NATO and Russia have agreed to meet Wednesday for talks on the crisis in Ukraine. That meeting, in Brussels, will be the first public contact between the Western defense alliance and Russia's envoys since its forces moved into Ukraine's Crimean peninsula late last week.

NATO announced the extraordinary session Tuesday, saying it was requested by Secretary-General Anders Fogh Rasmussen. The alliance offered no further details.

Members of NATO met earlier Tuesday at the request of Poland, which shares a border with Ukraine. Afterward, the alliance said the Russian military presence in Ukraine presents "serious implications for the security and stability of the Euro-Atlantic area."

In Washington Tuesday, U.S. President Barack Obama called on Russia to open talks with the interim Ukrainian government, and to allow international monitors to determine whether ethnic Russians in Ukraine are under threat, as alleged by Moscow.



Mr. Obama's comments followed a news conference in Moscow by Russian President Vladimir Putin, who defended his country's military intervention in Crimea.

The Russian leader said he reserves the right to protect Russians in Ukraine. But he also insisted that gunmen blocking Ukrainian military units in the region are "local self-defense forces," not Russian soldiers.

President Obama countered that Moscow has no legal right to intervene militarily, while acknowledging that Mr. Putin "seems to have a different set of lawyers making a different set of interpretations."

In Kyiv Tuesday, U.S. Secretary of State John Kerry also condemned Russian actions in Crimea and pledged U.S. economic help to the interim government. As he arrived in the capital, the Obama administration announced a $1 billion energy subsidy package for Ukraine, which is teetering on the brink of bankruptcy.

The U.S. diplomat spoke after meeting with Ukraine's top officials and visiting the site of a memorial to protesters killed in weeks of clashes with riot police. Those protests forced then-president Viktor Yanukovych to flee Ukraine in late February.
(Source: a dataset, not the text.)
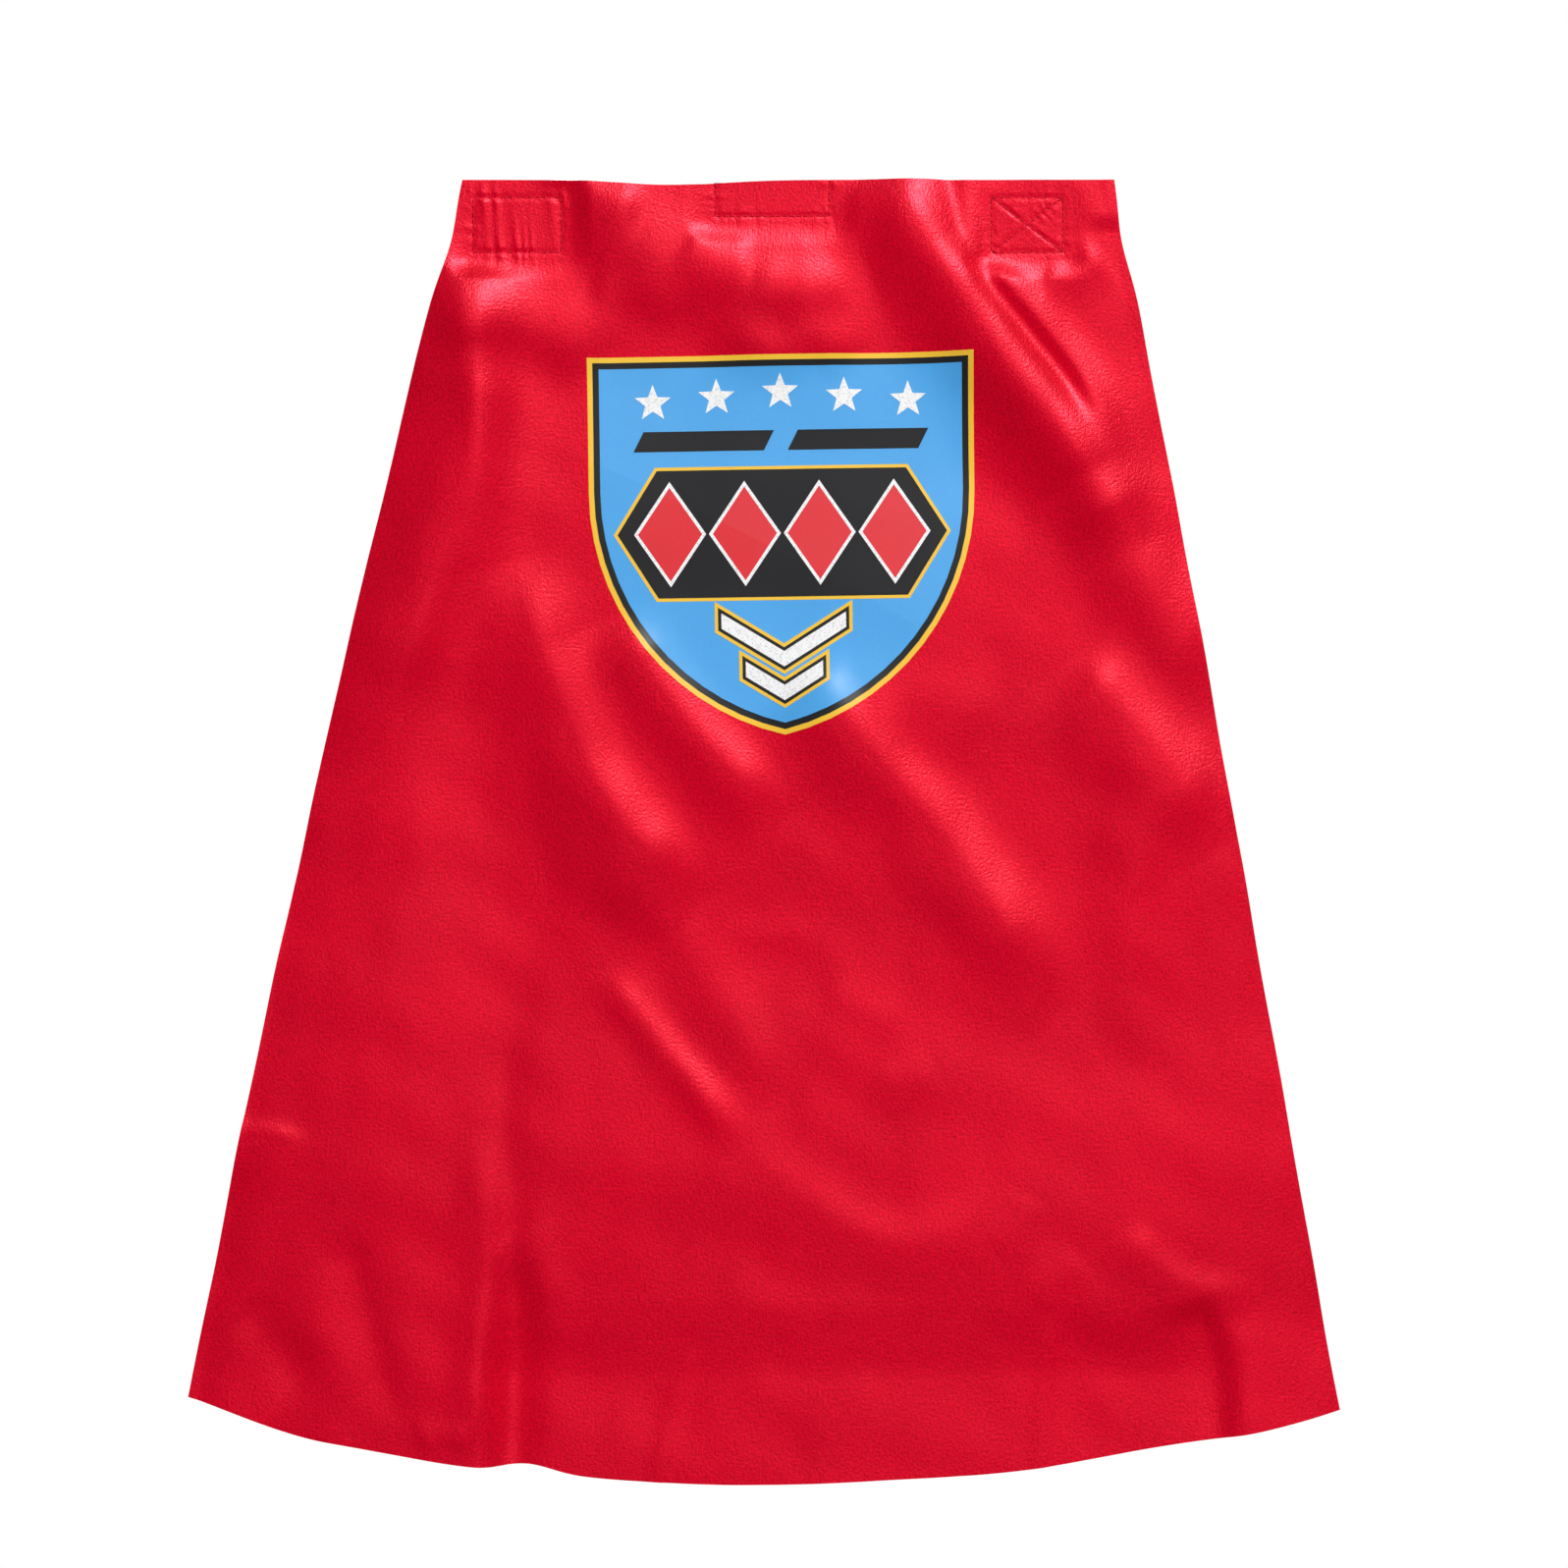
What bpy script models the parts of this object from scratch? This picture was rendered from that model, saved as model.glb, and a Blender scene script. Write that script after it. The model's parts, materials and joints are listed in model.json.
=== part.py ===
"""Child's satin superhero cape, which fastens to the back of a T-shirt with three pieces of hook tape.

Blender 4.5, metres, +Z up. The cape hangs upright: -Y is its shiny printed face, +Y is the wearer's back, and +X is
to the right of someone who looks at the print. The origin is the centre of the centre strip's hook face, and all
three hook faces lie in the plane y = 0. The cape is one satin panel. It is cut here at two level fold lines, so that
two hinges can carry the bending of the cloth.
"""

import math

import bmesh
import bpy
from mathutils import Matrix, Vector

# The panel. A depth is measured down from its straight top edge.
TOP_HALF_WIDTH = 0.110
HEM_HALF_WIDTH = 0.1925
SIDE_LENGTH = 0.414  # depth of the two lower corners
CENTRE_LENGTH = 0.438  # depth of the hem at its middle
SIDE_BOW = 0.0026  # how far each side edge bows out
TOP_ABOVE_ORIGIN = 0.007
PANEL_THICKNESS = 0.0008

# The two fold lines, and half of the slot that each leaves in the panel
SHOULDER_FOLD_DEPTH = 0.046
WAIST_FOLD_DEPTH = 0.215
HALF_FOLD_SLOT = 0.00075

# Below the waist fold the cloth billows out from the wearer, most at the middle of the hem.
HEM_BILLOW = 0.015
BILLOW_POWER = 1.4

TOUCH_GAP = 0.0003  # between pieces that touch

# Hook tape: a woven base, sewn to the inside of the panel, and the field of hooks on it
TAPE_BASE = 0.0006
HOOK_HEIGHT = 0.0012
TAPE_SELVEDGE = 0.0016
TAPE_HEIGHT = 0.020
SIDE_TAPE_X = 0.086
SIDE_TAPE_DEPTH = 0.0152  # of the side tapes' centres
LEFT_TAPE_WIDTH = 0.0313
RIGHT_TAPE_WIDTH = 0.0257
STRIP_WIDTH = 0.040
STRIP_HEIGHT = 0.012

# Lockstitch seams, seen on the printed face
THREAD_WIDTH = 0.0006
THREAD_THICKNESS = 0.0004
SEAM_INSET = 0.0008  # from a tape's edge to the middle of its seam

# Layers of the cape, as distances from the hook faces towards -Y
PANEL_INSIDE = HOOK_HEIGHT + TAPE_BASE + TOUCH_GAP
PANEL_MIDDLE = PANEL_INSIDE + PANEL_THICKNESS / 2
PANEL_FACE = PANEL_INSIDE + PANEL_THICKNESS

# The emblem is cut from films that are pressed on in layers. Its own frame has z = 0 at the shield's top edge.
EMBLEM_DEPTH = 0.059
EMBLEM_X = 0.0025
EMBLEM_TILT = math.radians(0.9)
FILM_THICKNESS = 0.00015
SHIELD_HALF_WIDTH = 0.065
SHIELD_HEIGHT = 0.128
SHIELD_SHOULDER = 0.046  # length of the straight part of the shield's sides
OUTLINE_WIDTH = 0.0018
BORDER_WIDTH = 0.0021
STAR_RADIUS = 0.0064
STAR_WAIST = 0.42  # a star's inner radius over its outer one
STAR_PITCH = 0.0215
STAR_ROW_Z = -0.0125
STAR_ROW_SAG = 0.0016  # how far each pair of stars sits below the pair inside it
STRIPE_LENGTH = 0.044
STRIPE_HEIGHT = 0.0068
STRIPE_SLANT = 0.0035
STRIPE_X = 0.026
STRIPE_Z = -0.0287
PLAQUE_Z = -0.0600
PLAQUE_HALF_LENGTH = 0.0555
PLAQUE_HALF_HEIGHT = 0.0215
PLAQUE_POINT = 0.0135  # how far the plaque's pointed ends taper
DIAMOND_COUNT = 4
DIAMOND_PITCH = 0.0252
DIAMOND_HALF_WIDTH = 0.0108
DIAMOND_HALF_HEIGHT = 0.0158
DIAMOND_EDGE = 0.0011
CHEVRON_HALF_WIDTHS = (0.021, 0.013)
CHEVRON_SLOPE = 0.62
CHEVRON_BAND = 0.0052
CHEVRON_TOP_Z = -0.0868
CHEVRON_SPACING = 0.0114  # from one chevron's point to the next one's
FILM_EDGE = 0.0011  # how far each backing film shows around the one on it

# Base colour (linear), roughness and metallic value
MATERIALS = {
    "red_satin": ((0.70, 0.006, 0.028), 0.38, 0.0),
    "red_hook_tape": ((0.42, 0.010, 0.025), 0.80, 0.0),
    "red_thread": ((0.36, 0.004, 0.016), 0.60, 0.0),
    "yellow_film": ((0.90, 0.58, 0.06), 0.50, 0.0),
    "black_film": ((0.018, 0.018, 0.020), 0.50, 0.0),
    "blue_film": ((0.05, 0.31, 0.72), 0.50, 0.0),
    "white_film": ((0.86, 0.86, 0.87), 0.50, 0.0),
    "red_film": ((0.74, 0.035, 0.055), 0.50, 0.0),
}


def material(name):
    """The named material, made at its first use."""
    found = bpy.data.materials.get(name)
    if found:
        return found
    colour, roughness, metallic = MATERIALS[name]
    made = bpy.data.materials.new(name)
    made.use_nodes = True
    shader = made.node_tree.nodes["Principled BSDF"]
    shader.inputs["Base Color"].default_value = (*colour, 1.0)
    shader.inputs["Roughness"].default_value = roughness
    shader.inputs["Metallic"].default_value = metallic
    return made


def fold_empty(name, depth, parent=None):
    """The empty that a moving group hangs from. It stands on the fold line that the group turns about."""
    empty = bpy.data.objects.new(name, None)
    bpy.context.scene.collection.objects.link(empty)
    empty.location = (0, -PANEL_MIDDLE, TOP_ABOVE_ORIGIN - depth)
    hang(empty, parent)
    return empty


def hang(obj, parent):
    """Parents an object to its group's empty and leaves it where it is."""
    if parent:
        obj.parent = parent
        obj.matrix_parent_inverse = Matrix.Translation(-parent.location)


def finished(name, shape, slot, group):
    """Turns a bmesh into a named object with its material, in its moving group."""
    mesh = bpy.data.meshes.new(name)
    bmesh.ops.recalc_face_normals(shape, faces=shape.faces)
    shape.to_mesh(mesh)
    shape.free()
    mesh.materials.append(material(slot))
    obj = bpy.data.objects.new(name, mesh)
    bpy.context.scene.collection.objects.link(obj)
    hang(obj, group)
    return obj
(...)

The Crimean peninsula was placed under Ukrainian control in 1954 by then-Soviet leader Nikita Khrushchev. It remained part of Ukraine when the Soviet Union collapsed in 1991. Crimea has a tiny border with Russia on its far eastern point, and the Crimean port of Sevastapol is home to Russia's Black Sea fleet.

Most residents of Crimea are ethnic Russians, but the region also is home to ethnic Muslim Tatars, who generally show disdain for Russia.

Ukrainian officials say Moscow has sent 16,000 troops into Crimea since last week.

Ukraine's troubles began in November, when President Yanukovych backed out of a trade deal with the European Union in favor of closer ties and economic aid from Russia. The move triggered weeks of pro-Western anti-government demonstrations in Kyiv and elsewhere in Ukraine, and forced the pro-Russian Yanukovych to flee the capital in late February.